EXAM: Names, Concepts, and Events to Review
Be sure to know meanings of these concepts/events and to be able to support your reasoning with facts or examples.
The “Russian Moment”
How long did the RM last? Historical origins of autocracy: Slavs, Vikings, Kiev, and Mongols. Key institutions of autocracy: economy, army, culture. Causes of autocracy. The role of European threat. Perspectives on Russia: Westernism and obsession with modernization vs. Traditionalism and perception of insecurity. Three Russias and their key differences.
Key dates: 9-11 cent (Vikings, Christianity, Kiev Rus), 13th cent (Mogols), 15th cent (“Third Rome,” 1453 and “Gathering Russian lands”), early 17th cent (Time of Troubles and Romanovs, 1613), early 18th cent (Peter’s modernization, 1712 and the “Window to Europe”), 1789, 1812-14, 1856, 1861, 1905, 1914
Revolution and Bolsheviks
Key positions before the revolution: Kerenski, Tsereteli, and Lenin. The causes of revolution. Russia’s last csar and his role in the event leading to the October revolution. Sociohistory and sociohistorical analysis of the revolution’s causes. The role of the Soviets in the October revolution. Differences between the February and the October revolutions. Bolsheviks’ first decrees. Causes of dissolving the Constitutional Assembly. Military communism, its doctrinal and circumstancial sources. Domestic and international conditions. Supporters of the world revolution vs. the New Economic Policy (NEP).

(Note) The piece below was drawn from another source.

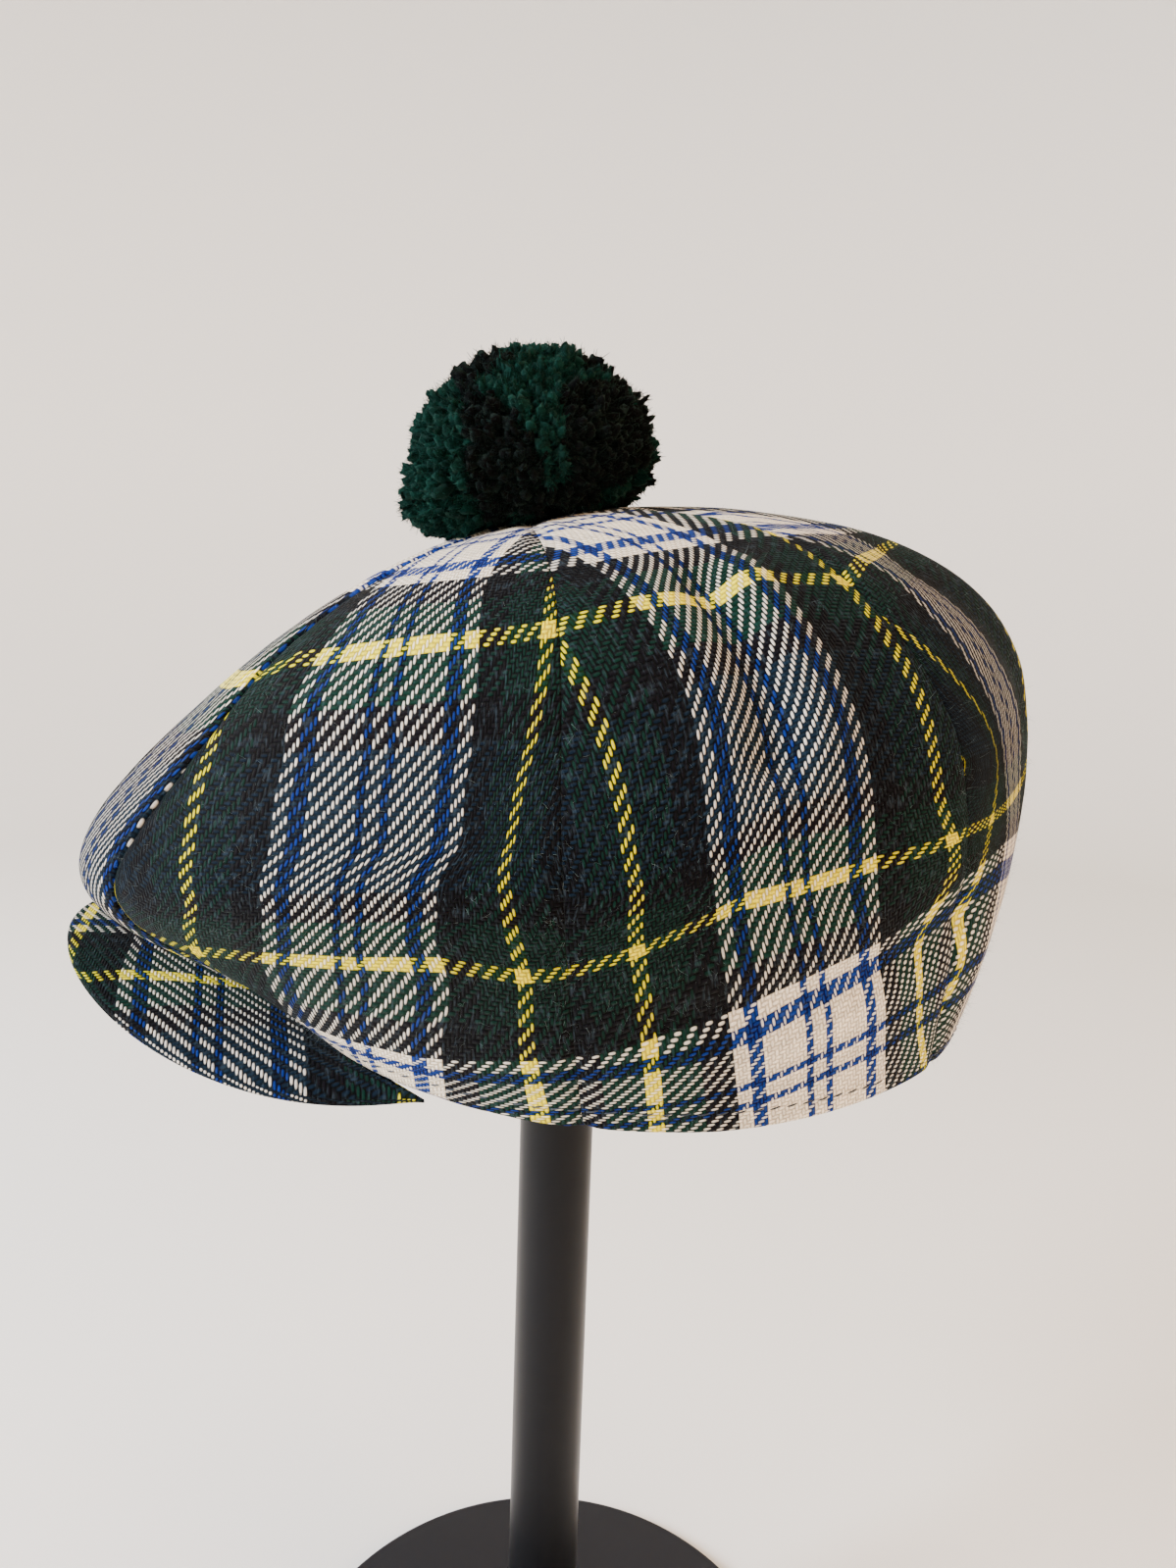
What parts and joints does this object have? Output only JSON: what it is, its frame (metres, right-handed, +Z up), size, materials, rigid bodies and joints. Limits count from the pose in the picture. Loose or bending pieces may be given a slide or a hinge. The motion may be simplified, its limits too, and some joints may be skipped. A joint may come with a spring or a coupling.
{
  "type": "tartan tam o'shanter cap on a hat stand",
  "caption": "Tartan wool tam o'shanter cap with a panelled crown, a short peak and a green and black yarn pompom, on a black pole stand",
  "frame": {"origin": "centre of the underside of the stand's round base, on the pole's axis", "axes": "+Z up, -Y is the cap's front, +X is the wearer's left"},
  "size_m": [0.214, 0.2705, 0.4369],
  "materials": {
    "tartan_wool": "matte",
    "pompom_yarn": "matte",
    "stand_metal": "satin"
  },
  "bodies": {
    "root": {"panel_front": "tartan_wool", "panel_left_front": "tartan_wool", "panel_left_back": "tartan_wool", "panel_back": "tartan_wool", "panel_right_back": "tartan_wool", "panel_right_front": "tartan_wool", "peak": "tartan_wool", "pompom": "pompom_yarn", "stand_base": "stand_metal", "stand_pole": "stand_metal", "stand_head": "stand_metal"}
  },
  "joints": []
}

Key dates: Feb and Oct 1917, 1918, 1918-1920, 1921
Stalin’s System
New international conditions and the Soviet rapproachment with Germany (Rappalo). Growing criticism of NEP and its roots. Stalin’s arguments against NEP vs. Bukharin’s defense. The Great Breakpoint and its immediate pretext. Industrialization and collectivization. Regime’s nationalization and its key features (Timasheff). Stalin’s foreign policy and the role of Nazi-Soviet Pact in Stalin’s calculations. Stalin’s political skills and main reasons of his victory. Lenin’s political will and characterization of Stalin’s fitness to rule. Distinctiveness of Stalinist political system and its economic, military, and political outcomes. The question of alternatives to Stalinism.
Key dates: 1929, 1934-36, 1937-39, 1941
Post-Stalin’s Political Changes
Khrushchev’s de-stalinization speech and its criticism of Stalin’s role. Main causes of the Soviet middle class pessimism (Bushnell). Brezhnev and the “little deal” (Millar). A comparison of Khrushchev and Brezhnev’s leadership styles (Burlatski).
Key dates: 1956, 1964, 1979
Soviet Breakup
The Soviet relative decline and Reagan’s SDI (1983). Gorbachev’s election and his initial vision of reform. Gorbachev’s traditionalist opponents and their critique (Andreeva). The dismissal (1987) and reemergence of Yeltsin and his reasons for withdrawing from Communist Party. Yelstin’s elections (June 1991). Yeltsin’s role in the coup against Gorbachev and dissolution of the Soviet Union. Position of Ukraine and Belarus. Arguments for and against (Malia) preventability of the Soviet breakup.
Key dates: 1983, 1986, 1988 (Law of State Enterprise), June 1991 (Yelstin’s election), Spring 1991, August 1991, December 1991
Yelstin’s System
The October 1993 crisis, its roots and main results. Positions of Yeltsin and Khasbulatov. Yeltsin’s mindset and the myths of transition (Shevtsova). Other assessments of Yeltsin’s era: a liberator or a failed statesman? (or both?)
Key dates: December 1991, Spring 1992, October 1993, 1996
Putin’s System
The role of state weakness in the rise of Putin. Role of Chechnya and residential buildings explosions. Putin’s Millennium speech and his assessment of the Soviet Union and its role in Russia’s development. New vision of change and its difference from that of Yeltsin. Westernist and statist assessments of Putin (Chivers vs. Graham).
Key dates: August 1999, 2000
Chechnya
Historical background to Russia-Chechnya uneasy relations. Tsar’s and Stalin’s treatments of Chechens. Yeltsin’s decision to use force in Chechnya: official and “non-official” explanations. Outcomes of the first war. Khasavyurt agreement and status of Chechnya. Basayev and Maskhadov. The second war and its causes. The role of Islamic Jihad (LaFraniere; Shlapentokh). Current status of Chechnya. Attempted solutions and their results (Doukaev vs. Steele). Continued problems in the region and its roots: Yelstin’s legacy, overdependence on force, corruption. Role of the West.
Key dates before the Soviet break: 1814-1864, 1877, 1918, 1922, 1929, 1944,
Soviet breakup and after: 1991, 1994, 1996, 1997, 1999-2003.